Des réponses locales
Puisque la vie chère se combat à la fois à court et à long terme, la Côte d’Ivoire a pris des mesures pour d’une part augmenter le pouvoir d’achat de ses concitoyens, et d’autre part relancer sa croissance économique. Concernant le pouvoir d’achat, les mesures d’Abidjan ont visé à contenir l’inflation, tout en augmentant certains revenus. Le pays a notamment subventionné le secteur pétrolier pour éviter une envolée des coûts du carburant, et plafonné les prix de certains produits de grande consommation comme l’huile, le sucre, le lait, le riz, la viande de bœuf et les pâtes. De même, le gouvernement a décidé d’augmenter le prix de l’électricité, mais en faisant porter le coût de cette hausse aux plus gros propriétaires et aux entreprises. « Les abonnés de 5A et de 10 A ne sont pas concernés par cet ajustement. Les abonnés de 15 A et plus, ainsi que les professionnels auront un ajustement de 10 %. Les abonnés de la haute tension et de la moyenne tension auront un ajustement de 15% », explique le ministre ivoirien des Mines, du Pétrole et de l’Energie, Mamadou Sangafowa Coulibaly. Toujours pour contenir les prix, Abidjan a également décidé, en septembre dernier, de suspendre ses exportations de riz et de sucre, pour éviter que les Ivoiriens ne se retrouvent privés d’une denrée précieuse produite sur leur sol. Enfin, autre versant du pouvoir d’achat, la Côte d’Ivoire a augmenté les revenus de ses concitoyens, en rehaussant de 9 à 18% les salaires minimums des différentes catégories du secteur privé, et en revalorisant le salaire des fonctionnaires de 15%.

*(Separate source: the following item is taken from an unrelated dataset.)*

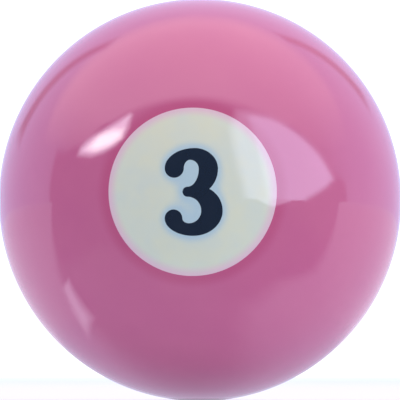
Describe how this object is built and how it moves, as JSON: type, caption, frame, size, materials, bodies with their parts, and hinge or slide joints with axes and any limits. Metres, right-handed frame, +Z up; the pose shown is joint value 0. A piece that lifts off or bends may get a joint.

Pour relancer sa croissance économique, et ainsi, à terme, réduire l’inflation, la Côte d’Ivoire a décidé d’accélérer les réformes et investissements prévus dans son Plan national de développement (PND) 2021–2025, notamment dans les secteurs de l’énergie, du BTP, des industries agroalimentaires, du commerce, des télécommunications et de l’agriculture. Abidjan a également relancé son tourisme, avec la reprise de son programme « Sublime Côte d’Ivoire », qui vise à faire de la Côte d’Ivoire la 5e destination touristique africaine d’ici à 2025, et à faire peser le tourisme pour 12% du PIB. En matière d’hydrocarbures, enfin, le pays compte énormément sur l’entrée en production du gisement gazier et pétrolier « Baleine » découvert en 2021.
En outre, et bien que la résolution du problème soit avant tout nationale, il est important de noter que la Côte d’Ivoire a su faire ses preuves pour bénéficier d’une aide internationale, le Fonds monétaire international (FMI) ayant annoncé mercredi 4 octobre avoir validé un versement de 500 millions de dollars à l’intention du pays. Il s’agit de la première étape d’un programme d’aide avalisé en mai, qui s’étalera sur 40 mois pour un montant total de 3,5 milliards de dollars. Objectif affiché : « préserver la soutenabilité budgétaire et de la dette et soutenir les objectifs clé » du plan de développement national couvrant la période 2021 à 2025, selon le chef de la mission du FMI en Côte d’Ivoire, monsieur Olaf Unteroberdoerster.